Caleb exists in a space between life and death, in a doomed package with no way out except maybe a permanent jump to the Sublime. The souls of the remaining hosts are as alive as they have ever been, perhaps more so than when they had nothing but fragile humanoid bodies to ride around in. While technically the most alive of anyone left in the land of "Westworld," the few remaining humans have, according to Rehoboam's prediction and any reasonable speculation, a far bleaker future. 

The series itself may be equally as doomed.

When does the next episode of Westworld air?

"Que Será, Será" wrapped up Season 4 ... and, perhaps, so did "Westworld" as a whole. 
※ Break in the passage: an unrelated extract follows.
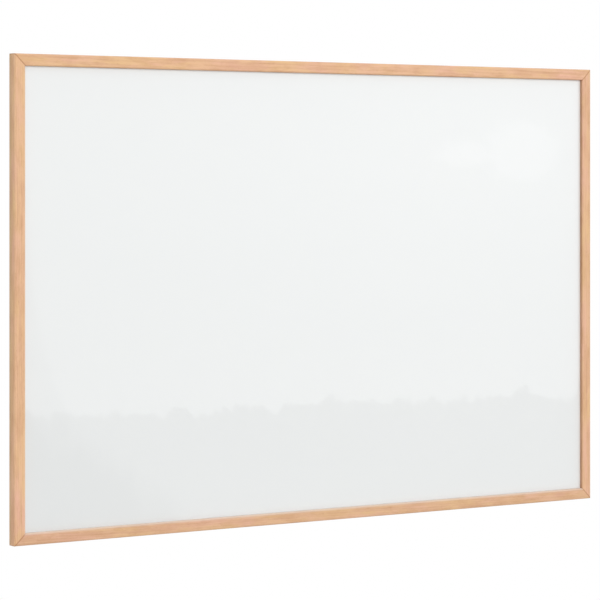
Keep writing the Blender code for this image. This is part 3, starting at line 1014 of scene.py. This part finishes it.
def studio_world(sizes):
    """White to the camera, and even light for everything that is matt.

    What gloss reflects is a bright room with a darker left edge, over a darker lower part that is
    darkest at its left, and with a paler window to the right.
    """
    world = bpy.data.worlds.new("studio")
    bpy.context.scene.world = world
    tree = NodeTree(world)
    direction = tree.node("ShaderNodeTexCoord", output="Generated")
    x, y, z = tree.parts(direction)
    azimuth = x.math("ARCTAN2", y * -1)
    rightwards = azimuth.band(math.radians(26), math.radians(38.5))

    edge_noise = tree.noise(tree.joined(azimuth * 150, z * 30, 0.0), detail=4, roughness=0.65, seed=3.0)
    slope, level = 0.045, -0.0836
    edge = level + (azimuth - math.radians(34)) * slope + (edge_noise - 0.5) * 0.024
    upper = (z - edge).band(-0.0003, 0.0003)

    raised = z.band(-0.076, 0.024)
    sky = 1.08 + raised * 0.21 + rightwards * (0.3 + raised * 0.17)
    bend = ((z + 0.005) * -13.3).math("MAXIMUM", 0.0) ** 2 * math.radians(0.65)
    left_noise = tree.noise(tree.joined(azimuth * 90, z * 90, 0.0), detail=3, seed=9.0)
    from_left = azimuth - (bend + math.radians(27.3)) + (left_noise - 0.5) * math.radians(0.25)
    sky = sky - from_left.band(math.radians(0.03), math.radians(-0.03)) * 0.24

    corner = (azimuth - math.radians(27.1)) * -16.2 - (z + 0.0886) * 24.2 + (edge_noise - 0.5) * 1.1
    ground = 0.5 + rightwards * 0.25 - corner.band(-0.35, 0.2) * 0.45

    frayed = tree.noise(tree.joined(azimuth * 170, z * 210, 0.0), detail=4, roughness=0.6, seed=6.0)
    ragged = (frayed - 0.5) * 1.5
    window = soft_spot(azimuth, z, (37.86, 0.58), (0.78, 0.67), ragged)
    pane = soft_spot(azimuth, z, (36.6, 0.53), (0.6, 0.27), ragged * 1.3)
    seen = ground + (sky - ground) * upper + window.math("MAXIMUM", pane) * 0.28
    seen = seen * (1 - y.band(-0.3, 0.4) * 0.65)

    gloss = tree.node("ShaderNodeBackground", inputs={"Color": seen, "Strength": 1.0})
    softbox = (1 + x * 0.35 + z * 0.65) * sizes.ambient
    even = tree.node("ShaderNodeBackground", inputs={"Color": softbox, "Strength": 1.0})
    white = tree.node("ShaderNodeBackground", inputs={"Color": (1, 1, 1), "Strength": 1.0})
    camera_ray, glossy_ray, transmitted_ray = (
        tree.node("ShaderNodeLightPath", output=f"Is {kind} Ray")
        for kind in ("Camera", "Glossy", "Transmission")
    )
    mirrored = glossy_ray.math("MAXIMUM", transmitted_ray)
    lit = tree.node("ShaderNodeMixShader", inputs={0: mirrored, 1: even, 2: gloss})
    shown = tree.node("ShaderNodeMixShader", inputs={0: camera_ray, 1: lit, 2: white})
    tree.node("ShaderNodeOutputWorld", inputs={"Surface": shown})


def make_camera(sizes):
    lens = bpy.data.cameras.new("camera")
    lens.lens = sizes.lens
    lens.sensor_width = 36
    lens.shift_y = sizes.shift
    made = bpy.data.objects.new("camera", lens)
    bpy.context.scene.collection.objects.link(made)
    front = Vector((BOARD_MIDDLE.x, BOARD_LOW.y, BOARD_MIDDLE.z))
    made.location = front + Vector(sizes.place)
    made.rotation_euler = (math.radians(90), 0, -sizes.turn)
    bpy.context.scene.camera = made


# Operators


class WHITEBOARD_OT_frame(bpy.types.Operator):
    """Builds the four lengths of moulding, mitred, sanded and sunk for their fittings"""

    bl_idname = "whiteboard.frame"
    bl_label = "Build Frame"

    def execute(self, context):
        board = context.scene.whiteboard
        for seed, side in enumerate(SIDE_NAMES):
            half_length, _ = side_reach(side)
            bm = moulding_bmesh(2 * half_length, board.moulding)
            bmesh.ops.transform(bm, matrix=side_frame(side), verts=bm.verts)
            beech = wood_material(side, board.moulding, seed * 3.7 + 1, PAINTED_SIDE_SHADE[side])
            tools = fitting_cutters(side, board)
            add_piece(f"beech_{side}", to_mesh(bm, side), beech, side, tools)
        return {"FINISHED"}


class WHITEBOARD_OT_panel(bpy.types.Operator):
    """Builds the lacquered steel sheet, its core and the backing board"""

    bl_idname = "whiteboard.panel"
    bl_label = "Build Panel"

    def execute(self, context):
        sizes = context.scene.whiteboard.panel
        layers = (
            ("writing_sheet", "lacquered_sheet", lacquer_material, "writing_lacquer", sizes.corner),
            ("core_board", "fibreboard_core", fibreboard_material, "core_fibreboard", sizes.board_corner),
            ("backing_board", "hardboard_back", hardboard_material, "back_hardboard", sizes.board_corner),
        )
        for node, name, finish, slot, corner in layers:
            bm = panel_bmesh(node, corner, sizes.edge_ease)
            add_piece(name, to_mesh(bm, name), finish(sizes), node)
        return {"FINISHED"}


class WHITEBOARD_OT_nails(bpy.types.Operator):
    """Builds the V-nails that draw each mitre together"""

    bl_idname = "whiteboard.nails"
    bl_label = "Build V-Nails"

    def execute(self, context):
        sizes = context.scene.whiteboard.fittings
        steel = shared_material("bright_steel", steel_material, sizes)
        for corner in CORNER_NAMES:
            for node in nodes_named(f"v_nail_{corner}"):
                low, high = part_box(node)
                bm = v_nail_bmesh(sizes, high.y - low.y)
                ease_edges(bm, sizes.edge_ease, sharper_than=50)
                bmesh.ops.translate(bm, verts=bm.verts, vec=(0, high.y, 0))
                bmesh.ops.transform(bm, matrix=nail_place(node, corner, sizes), verts=bm.verts)
                add_piece(f"steel_{node}", to_mesh(bm, node), steel, node)
        return {"FINISHED"}


class WHITEBOARD_OT_points(bpy.types.Operator):
    """Builds the flexible points that hold the panel in its rebate"""

    bl_idname = "whiteboard.points"
    bl_label = "Build Points"

    def execute(self, context):
        board = context.scene.whiteboard
        sizes = board.fittings
        steel = shared_material("bright_steel", steel_material, sizes)
        land = back_land(board.moulding)
        for side in SIDE_NAMES:
            for node in points_of(side):
                bm = point_bmesh(node, sizes, land)
                bmesh.ops.transform(bm, matrix=side_place(side, node), verts=bm.verts)
                add_piece(f"steel_{node}", to_mesh(bm, node), steel, node)
        return {"FINISHED"}


class WHITEBOARD_OT_hangers(bpy.types.Operator):
    """Builds the two sawtooth hangers and the screws that hold them"""

    bl_idname = "whiteboard.hangers"
    bl_label = "Build Hangers"

    def execute(self, context):
        sizes = context.scene.whiteboard.fittings
        zinc = zinc_material(sizes)
        steel = shared_material("bright_steel", steel_material, sizes)
        radius, below = sizes.screw_radius + sizes.recess_gap, -5 * MM
        for node in hanger_plates():
            holes = []
            for screw in nodes_named(node.replace("hanger_", "hanger_screw_")):
                axis, _, top = screw_axis(screw)
                holes.append(bore_cutter(axis, radius, below, top, 32))
            mesh = to_mesh(hanger_bmesh(node, sizes), node)
            add_piece(f"zinc_{node}", mesh, zinc, node, holes)
        for node in nodes_named("hanger_screw"):
            bm = screw_bmesh(node, sizes)
            bmesh.ops.translate(bm, verts=bm.verts, vec=screw_axis(node)[0])
            mesh = to_mesh(bm, node)
            add_piece(f"steel_{node}", mesh, steel, node, [cross_cutter(node, sizes)])
        return {"FINISHED"}


class WHITEBOARD_OT_stage(bpy.types.Operator):
    """Sets up the floor, the soft studio light and the camera"""

    bl_idname = "whiteboard.stage"
    bl_label = "Set Up Stage"

    def execute(self, context):
        sizes = context.scene.whiteboard.stage
        make_floor(sizes)
        studio_world(sizes)
        key = lamp("key_lamp", place=(0.0, -4.5, 1.4), size=2.6, power=sizes.key)
        key.visible_glossy = False
        warm_green = (0.98, 1.0, 0.87)
        lamp("left_lamp", place=(-3.3, 0.9, 0.4), size=1.8, power=sizes.fill, colour=warm_green)
        make_camera(sizes)
        context.scene.view_settings.view_transform = "Standard"
        return {"FINISHED"}


class WHITEBOARD_PT_sidebar(bpy.types.Panel):
    """Lists the steps that build the whiteboard, and its sizes"""

    bl_idname = "WHITEBOARD_PT_sidebar"
    bl_label = "Whiteboard"
    bl_space_type = "VIEW_3D"
    bl_region_type = "UI"
    bl_category = "Whiteboard"

    def draw(self, context):
        for step in STEPS:
            self.layout.operator(step.bl_idname)
        board = context.scene.whiteboard
        for group in (board.moulding, board.panel, board.fittings, board.stage):
            box = self.layout.box()
            for name in group.__annotations__:
                box.prop(group, name)


STEPS = (
    WHITEBOARD_OT_frame,
    WHITEBOARD_OT_panel,
    WHITEBOARD_OT_nails,
    WHITEBOARD_OT_points,
    WHITEBOARD_OT_hangers,
    WHITEBOARD_OT_stage,
)
SETTINGS = (MouldingSettings, PanelSettings, FittingSettings, StageSettings, WhiteboardSettings)


def register():
    for made in (*SETTINGS, *STEPS, WHITEBOARD_PT_sidebar):
        bpy.utils.register_class(made)
    bpy.types.Scene.whiteboard = PointerProperty(type=WhiteboardSettings)


def unregister():
    del bpy.types.Scene.whiteboard
    for made in reversed((*SETTINGS, *STEPS, WHITEBOARD_PT_sidebar)):
        bpy.utils.unregister_class(made)


def main():
    register()
    for step in STEPS:
        group, name = step.bl_idname.split(".")
        getattr(getattr(bpy.ops, group), name)()


if __name__ == "__main__":
    main()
There is no official confirmation that a Season 5 of "Westworld" is coming, although Ed Harris did tell The Hollywood Reporter, "We have one more season, which will start filming next April and May. I have no idea where that's going to end up." He is referring to the uncertainty surrounding the newly formed Warner Bros. Discovery megalith, which has led to speculation about the future of HBO and HBO Max. Even if the network and streaming service continue on as currently constituted, the new owners may decide that such an expensive production isn't worth their while.

In an interview with Deadline, co-creator Lisa Joy expressed both eagerness and nervousness about a potential fifth season. "You never want to tempt the TV gods, but ["Westworld" co-creator] Jonah [Nolan] and I have always had an ending in mind that we hope to reach," she said, and ominously added, "We have not quite reached it yet." 

What that ending brings for Frankie and the humans or Dolores and the hosts may never be known, unless "Westworld" is resurrected once more.